My daughter didn’t know quite what to make of Booker’s erudite and enthusiastic performance. “Is he Jewish?” she asked later. No, I said. He’s a Protestant. “He knows a lot about my parasha,” she said.
The writer suggests that the depth of his knowledge might just be a “parlor trick” for impressing Jewish donors. He then mentions Booker’s ties to Shmuley Boteach and Shmully Hecht, two rabbis who “have been affiliated with the Chabad Lubavitcher” movement that the writer Peter Beinart said “emphasizes the fundamental difference between Jewish and non-Jewish souls”:
Beinart does suggest that, on the spectrum of Hasidic intolerance, Boteach and Hecht are almost Unitarian-Universalists.

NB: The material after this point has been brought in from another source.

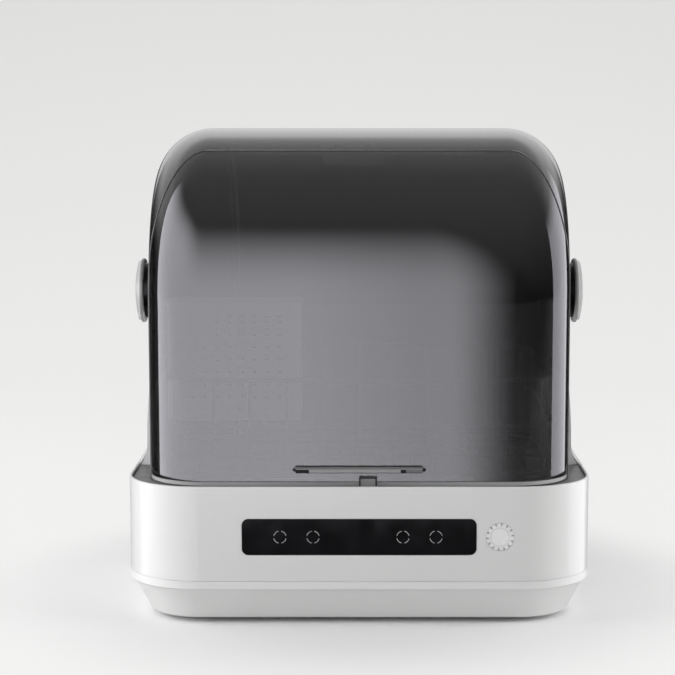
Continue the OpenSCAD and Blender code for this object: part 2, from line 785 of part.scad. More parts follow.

Boteach, whom I know slightly, is the author of a book called “Kosher Sex,” and had served as a “spiritual adviser” to Michael Jackson (whatever that means). He has always seemed more interested in publicity than the advancement of fundamentalist ideas; if self-promotion were a Jewish value, he’d be Maimonides. But Beinart’s implication is clear: The presence of these men in Booker’s orbit, and the influence they might have on him in matters of Middle East peacemaking, should trouble liberal Jews.
Goldberg calls Booker and figures that Booker’s views on Israel appear to be party-line Democrat, i.e., in favor of a two-state solution but not in any rush to implement it. He’ll fit right in in Washington.